Challenges soon came his way. 'I was at a wedding party with the dondang sayang players and I was invited to sing. A Malay gentleman agreed to start the singing and another from the party must reply. He directed himself at me: "Encik nyanyi dulu. Saya jawab." 'I was struck, I blushed. The music was playing and the audience urged me to reply. It was shameful. The Malay gentleman was asking: Baba pandeh, saya tanya: Bulan berjalan, mana kaki-nya? (Baba is clever, so I ask of you: The moon moves but where are its legs?) 'I answered: The moon moves not a length of padi, The clouds move, the world revolves; The moon moves through the power of God The snake crawls, where are his feet?'

So profound an answer was given that soon Gwee's formidable reputation as a stylish pantun composer grew. During the peak of pantun singing, competition was rife with contests held in Malacca and Singapore.
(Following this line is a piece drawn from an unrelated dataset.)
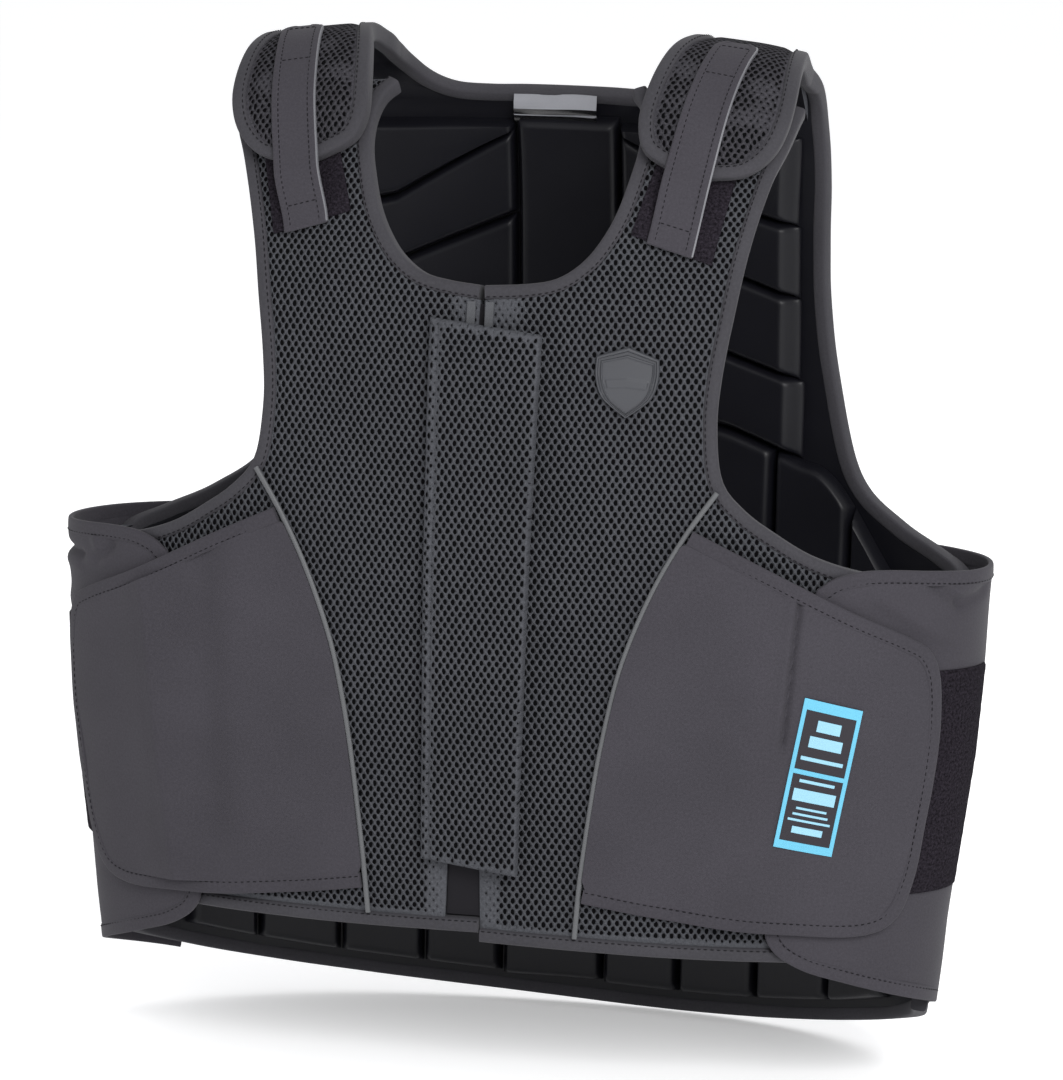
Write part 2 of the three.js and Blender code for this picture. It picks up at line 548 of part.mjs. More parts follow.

Gwee was equally proud to say that he had coached some Malay singers with his original work. Occasionally, he sent a few verses to the local radio station for broadcasting. Later, he viewed with disdain the decline of dondang sayang as he watched prepared pantuns sung by singers for the televised dondang sayang programmes. Mr Gwee passed away in 1986 leaving behind about 7,000 handwritten pantuns, most of which were his own compositions, in specially bound volumes. The majority of the verses have not been published.